▶ Directions
Return only the lines running from the line with "the whole dress" down to the line with "bpy.context.scene.collection.objects.link(empty)", both included, exactly as they appear.

──────── Data listing

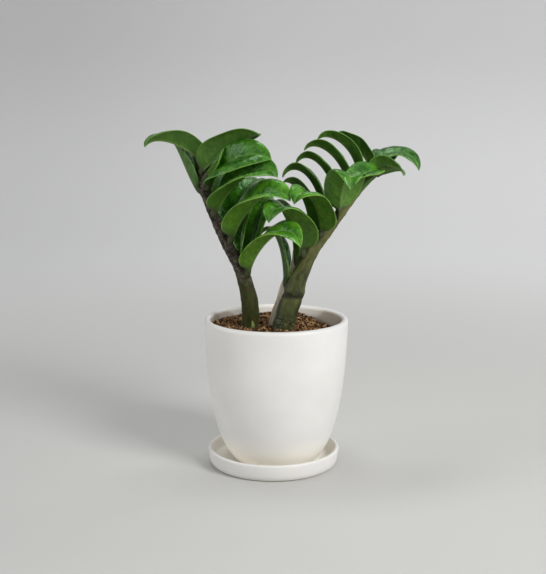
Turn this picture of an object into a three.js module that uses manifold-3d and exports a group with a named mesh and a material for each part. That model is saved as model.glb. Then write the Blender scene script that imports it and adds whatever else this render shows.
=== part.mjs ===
// A dwarf ZZ plant in a round white ceramic pot that stands in its saucer.
// Millimetres, +Z up. The origin is on the ground, under the pot's axis; -Y is the front.
import * as THREE from 'three';
import { mergeVertices } from 'three/addons/utils/BufferGeometryUtils.js';
import Module from 'manifold-3d';

const wasm = await Module();
wasm.setup();

// Pot and saucer
const POT_RADIUS = 60; // outside of the rim
const POT_TOP = 125.4; // top of the lip above the ground
const POT_WALL = 5.3;
const LIP_RISE = 3; // height of the lip's round
const POT_FOOT_RADIUS = 33.5;
const POT_FLOOR = 6; // thickness of the pot's floor
const DRAIN_RADIUS = 6;
const SAUCER_RADIUS = 55.3;
const SAUCER_HEIGHT = 14.6;
const SAUCER_FLOOR = 4;
const SAUCER_WALL = 3.4;
const SAUCER_SHIFT = -2; // the saucer sits a little to the left of the pot's axis
const ROUND_SEGMENTS = 40;

// Soil
const SOIL_TOP = 118.6; // level around the stems
const SOIL_DROP = 7; // the right-hand side lies this much lower
const SOIL_GAP = 0.45; // clear of the pot's wall
const SOIL_RIM_GAP = 0.85; // clear of the wall at the soil's edge
const SOIL_UNDER_GAP = 0.3; // clear of the pot's floor
const SOIL_RINGS = [1, 0.86, 0.7, 0.53, 0.36, 0.18, 0]; // of its top, as shares of its radius
const HOLE_GAP = 0.6; // clear of a stem's side
const HOLE_UNDER_GAP = 0.4; // clear of a stem's lower end
const HOLE_LENGTH = 60;
const FOOT_DEPTH = 96; // height of the stems' lower ends

// Fronds
const STEM_SIDES = 12;
const STEM_STEPS = 22;
const BLADE_THICKNESS = 0.9;
const MARGIN_THICKNESS = 0.7;
const STALK_HALF_WIDTH = 2.2;
const STALK_DEPTH = 3.2;
const STALK_DROP = 4; // a stalk leaves the stem's core this much below its blade
const TIP_HALF_WIDTH = 0.5;

// The stem's centre line with its radius, from the foot in the soil to the last leaflets.
const LEFT_STEM = [
  [-21.5, -8, 96, 7.3],
  [-21.5, -8, 120, 7.3],
  [-21, -8, 130, 7.3],
  [-22, -8, 142, 7.0],
  [-25, -7, 155, 6.2],
  [-28.5, -6, 166, 5.6],
  [-32.5, -5, 174, 5.2],
  [-36.5, -4, 181, 4.8],
  [-41.5, -3, 190, 4.4],
  [-48.5, 0, 205, 4.1],
  [-55.5, 3, 221, 3.8],
  [-58, 4, 231, 3.7],
  [-61, 5, 242, 3.3],
  [-62, 6, 251, 2.9],
  [-62, 8, 257, 2.2],
];
const RIGHT_STEM = [
  [6, -14, 96, 9.2],
  [6, -14, 120, 9.2],
  [8, -14, 127, 9.0],
  [10, -14, 136, 8.8],
  [14, -13, 146, 8.7],
  [16, -13, 155, 8.1],
  [20, -12, 166, 7.5],
  [27, -11, 180, 6.4],
  [33.5, -9, 189, 5.5],
  [43, -8, 201, 4.7],
  [52, -6, 213, 4.3],
  [63.5, -4, 228, 3.7],
  [72, -2, 237.5, 3.4],
  [80, -1, 244.5, 2.9],
  [89, -1, 249.5, 2.4],
  [97, -1, 251.5, 1.8],
];

// One leaflet each. The base is where the blade starts. The rise, the crest and the tip are the
// handles of its midrib, measured from the base. The fold lifts both halves off the flat, and
// the roll turns the blade about its midrib; both are in degrees, at the base and at the tip.
const leaflet = (base, rise, crest, tip, width, fold, roll) => ({
  base, rise, crest, tip, width, fold, roll,
});
const LEFT_LEAFLETS = [
  // the row that arches to the right and forward, from the lowest up
  leaflet([-24, -12, 166], [4, -8, 20], [34, -32, 56], [43, -38, 26], 31, [34, 18], [0, 35]),
  leaflet([-38, -8, 193], [6, -7, 19], [35, -26, 55], [49, -30, 34], 36, [50, 20], [0, 35]),
  leaflet([-52, -3, 214], [8, -9, 17], [39, -27, 51], [53, -29, 31], 34, [45, 20], [0, 45]),
  leaflet([-57, 0, 235], [7, -8, 16], [35, -28, 36], [53, -32, 24], 36, [35, 10], [20, 45]),
  leaflet([-55, -3, 243], [5, -3, 9], [12, -6, 17], [14, -6, 26], 22, [40, 30], [10, 10]),
  leaflet([-62, 3, 248], [8, -7, 9], [44, -19, 34], [49, -25, 30], 34, [48, 8], [0, 5]),
  // the row behind it
  leaflet([-29, -2, 171], [-1, 6, 19], [4, 16, 59], [16, 20, 52], 32, [30, 20], [0, 20]),
  leaflet([-27, 2, 167], [10, 8, 24], [15, 16, 68], [25, 20, 54], 34, [25, 20], [10, 20]),
  leaflet([-45, 3, 196], [12, 9, 21], [27, 21, 55], [38, 29, 33], 32, [30, 20], [0, 0]),
  leaflet([-54, 6, 218], [2, 12, 17], [12, 30, 41], [20, 40, 18], 30, [30, 20], [0, 0]),
  // the ones that head to the left at the top
  leaflet([-62, 5, 233], [-11, 5, 12], [-18, 12, 34], [-25, 15, 40], 25, [40, 30], [0, 0]),
  leaflet([-62, 6, 242], [-2, 3, 10], [-6, 7, 25], [-15, 9, 28], 22, [40, 30], [0, 0]),
  leaflet([-60, 8, 256], [-10, -3, 12], [-38, -14, 24], [-46, -20, 12], 30, [50, 25], [0, 0]),
];
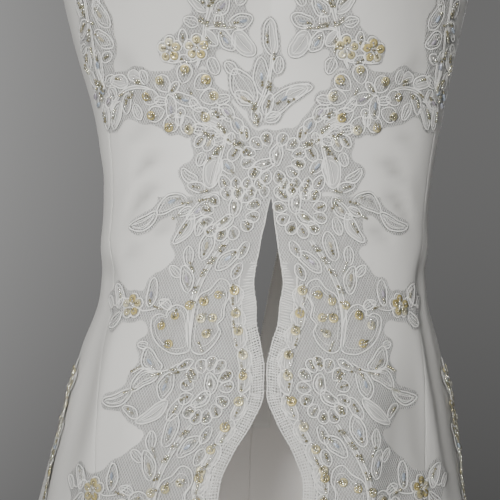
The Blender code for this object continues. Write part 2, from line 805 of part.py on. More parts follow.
def make_slider(collection):
    """The slider: its two plates either side of the tapes, its post and its bridge.

    Returns its frame and, in that frame, the middle of the bridge's window, where the tab
    hangs.
    """
    matrix = back_frame(ZIP_CLOSED + SLIDER_UP)
    outer_y = -TAPE_IN + PLATE_GAP + PLATE[1] / 2
    inner_y = -TAPE_IN - TAPE - PLATE_GAP - PLATE[1] / 2
    face_y = outer_y + PLATE[1] / 2
    post_z = PLATE[2] / 2 - POST[1] / 2 - POST_IN
    lug_y = face_y + (LUG_OUT - LUG_SUNK) / 2
    blocks = [
        block(PLATE, (0, outer_y, 0)),
        block(PLATE, (0, inner_y, 0)),
        block((POST[0], outer_y - inner_y, POST[1]), (0, (outer_y + inner_y) / 2, post_z)),
        block((LUG_BAR, LUG_OUT + LUG_SUNK, LUG_HEIGHT), (0, lug_y, LUG_UP)),
    ]
    window = (THROUGH, LUG_OUT - LUG_FOOT - LUG_TOP, LUG_HEIGHT - 2 * LUG_BAR)
    axis = Vector((0, face_y + LUG_FOOT + window[1] / 2, LUG_UP))
    united("zip_slider", blocks, [block(window, axis)], matrix, collection)
    return matrix, axis


def make_pull(matrix, axis, collection):
    """The tab, hanging from the slider's bridge on the bar above its eye."""
    width, thick, length = PULL
    middle = -(length / 2 - PULL_BAR / 2)
    blocks = [block((width, thick, length), (0, 0, middle))]
    eye_z = -(PULL_BAR / 2 + PULL_EYE[1] / 2)
    cutters = [block((PULL_EYE[0], THROUGH, PULL_EYE[1]), (0, 0, eye_z))]
    united("zip_pull", blocks, cutters, matrix @ Matrix.Translation(axis), collection)


# ---------------------------------------------------------------- the whole dress


def main():
    """Builds the dress."""
    for obj in list(bpy.data.objects):
        bpy.data.objects.remove(obj)
    collection = bpy.data.collections.new("wedding_dress")
    bpy.context.scene.collection.children.link(collection)
    satin = make_satin(collection)
    make_lace(satin, collection)
    for side in (1, -1):
        make_tape(side, collection)
    matrix, axis = make_slider(collection)
    make_pull(matrix, axis, collection)


main()
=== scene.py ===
"""Looks of a floor-length satin wedding dress with corded and beaded lace.

The satin, lace, beads and zip are built on the dress's own form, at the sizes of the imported
model, which stays the fixed frame. Units are metres, and millimetres in the lace drawings.
+Z is up, the front faces -Y, and +X is on the right of someone who faces the front. Angles
go round the dress from 0 at centre front to 180 degrees at centre back, positive to +X.
"""

import logging
import math
from dataclasses import dataclass, field
from enum import Enum, IntEnum
from typing import Callable, Sequence

import bmesh
import bpy
import numpy as np
from mathutils import Matrix, Vector


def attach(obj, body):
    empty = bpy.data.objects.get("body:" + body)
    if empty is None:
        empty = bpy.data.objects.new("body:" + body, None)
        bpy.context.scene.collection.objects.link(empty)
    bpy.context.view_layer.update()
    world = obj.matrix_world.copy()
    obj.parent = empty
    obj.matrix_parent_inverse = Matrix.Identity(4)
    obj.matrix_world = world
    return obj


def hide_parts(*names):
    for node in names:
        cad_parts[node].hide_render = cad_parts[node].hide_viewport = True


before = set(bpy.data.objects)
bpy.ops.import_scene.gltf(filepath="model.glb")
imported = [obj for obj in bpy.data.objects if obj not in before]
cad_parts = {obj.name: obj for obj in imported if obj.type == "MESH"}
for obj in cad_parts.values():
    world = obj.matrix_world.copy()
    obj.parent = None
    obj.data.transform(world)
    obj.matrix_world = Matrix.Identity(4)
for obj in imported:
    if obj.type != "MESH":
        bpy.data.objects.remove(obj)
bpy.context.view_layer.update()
LOG = logging.getLogger("wedding_dress")

# ---------------------------------------------------------------- sizes of the cut

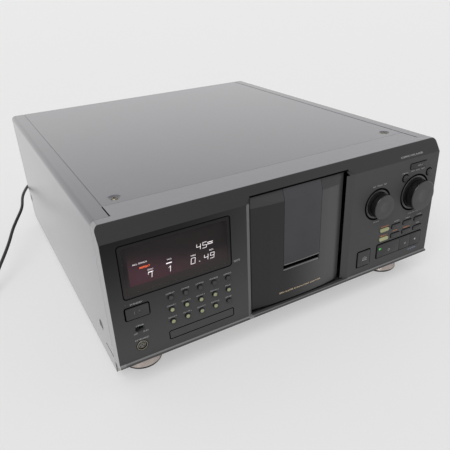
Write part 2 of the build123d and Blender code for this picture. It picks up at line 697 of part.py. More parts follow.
def chassis():
    """The bottom pan: its side flanges carry the cover and two ears carry the lever."""
    across = (-CHASSIS_HALF, CHASSIS_HALF)
    pan = block(across, (CHASSIS_FRONT, REAR_INNER), (FOOT_HEIGHT, FLOOR_TOP))
    walls = [
        block(across, (CHASSIS_FRONT, CHASSIS_FRONT + SHEET), (FOOT_HEIGHT, UNDERSIDE_REAR)),
        block(
            across, (REAR_INNER - SHEET, REAR_INNER), (FOOT_HEIGHT, FLOOR_TOP + REAR_FLANGE_HEIGHT)
        ),
    ]
    for side in (-1, 1):
        flange = block(
            sorted((side * (CHASSIS_HALF - SHEET), side * CHASSIS_HALF)),
            (CHASSIS_FRONT + 6, REAR_INNER - SHEET),
            (FOOT_HEIGHT, FLANGE_HEIGHT),
        )
        walls.append(flange)
        ear = block(
            sorted((side * EAR_HALF, side * (EAR_HALF + EAR_THICK))),
            span(LEVER_Y, 2 * LEVER_EYE),
            (FLOOR_TOP - SHEET / 2, LEVER_PIVOT_HEIGHT + LEVER_EYE),
        )
        walls.append(ear)
    reach = EAR_HALF + EAR_THICK
    walls.append(along_x(LEVER_Y, LEVER_PIVOT_HEIGHT, LEVER_PIN, -reach, reach))
    walls += [upright(x, y, STANDOFF_RADIUS, FLOOR_TOP - 0.5, FLOOR_TOP + STANDOFF) for x, y in standoffs()]
    holes = []
    for place, direction in screw_places():
        if direction[2] == 0:
            holes.append(along(place, direction, SCREW_DIMPLE + GAP, 1, -DIMPLE_DEPTH - 3 * SHEET))
    return (pan + walls) - holes


def standoffs():
    edge = 2 * STANDOFF_RADIUS
    return [
        (x, y)
        for x in (MAIN_BOARD_X[0] + edge, MAIN_BOARD_X[1] - edge)
        for y in (MAIN_BOARD_Y[0] + edge, MAIN_BOARD_Y[1] - edge)
    ]


def rear_panel():
    """The rear sheet, with holes for the sockets and the mains lead."""
    sheet = front_shape(cover_section(SHEET + GAP), REAR_INNER, REAR_FACE)
    sheet &= block(
        (-HALF, HALF), (REAR_INNER, REAR_FACE), (FLOOR_TOP + GAP, HEIGHT - 2 * SHEET - GAP)
    )
    holes = [along_y(x, JACK_Z, JACK_COLLAR + GAP, REAR_INNER - 1, DEPTH) for x in JACK_X]
    holes.append(
        along_y(CONTROL_JACK_X, JACK_Z, CONTROL_JACK_RADIUS + GAP, REAR_INNER - 1, DEPTH)
    )
    holes.append(along_y(*CORD_EXIT, RELIEF_RADIUS[0] + GAP, REAR_INNER - 1, DEPTH))
    for place, direction in screw_places():
        if direction[0]:
            holes.append(along(place, direction, SCREW_DIMPLE + GAP, 1, -3 * DIMPLE_DEPTH))
    return sheet - holes


def feet():
    """Round feet with a bevelled waist above a rubber pad."""
    half = [
        (0, 0),
        (FOOT_RADIUS - 1, 0),
        (FOOT_RADIUS, FOOT_PAD / 2),
        (FOOT_RADIUS, FOOT_PAD),
        (FOOT_NECK, FOOT_HEIGHT),
        (0, FOOT_HEIGHT),
    ]
    foot = revolve(Plane.XZ * Polygon(*half, align=None), Axis.Z)
    across, along = HALF - FOOT_INSET[0], FOOT_INSET[1]
    places = [(side * across, y) for side in (-1, 1) for y in (along, DEPTH - along)]
    return Compound(children=[Pos(x, y, 0) * foot for x, y in places])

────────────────

▶ The answer
# ---------------------------------------------------------------- the whole dress


def main():
    """Builds the dress."""
    for obj in list(bpy.data.objects):
        bpy.data.objects.remove(obj)
    collection = bpy.data.collections.new("wedding_dress")
    bpy.context.scene.collection.children.link(collection)
    satin = make_satin(collection)
    make_lace(satin, collection)
    for side in (1, -1):
        make_tape(side, collection)
    matrix, axis = make_slider(collection)
    make_pull(matrix, axis, collection)


main()
=== scene.py ===
"""Looks of a floor-length satin wedding dress with corded and beaded lace.

The satin, lace, beads and zip are built on the dress's own form, at the sizes of the imported
model, which stays the fixed frame. Units are metres, and millimetres in the lace drawings.
+Z is up, the front faces -Y, and +X is on the right of someone who faces the front. Angles
go round the dress from 0 at centre front to 180 degrees at centre back, positive to +X.
"""

import logging
import math
from dataclasses import dataclass, field
from enum import Enum, IntEnum
from typing import Callable, Sequence

import bmesh
import bpy
import numpy as np
from mathutils import Matrix, Vector


def attach(obj, body):
    empty = bpy.data.objects.get("body:" + body)
    if empty is None:
        empty = bpy.data.objects.new("body:" + body, None)
        bpy.context.scene.collection.objects.link(empty)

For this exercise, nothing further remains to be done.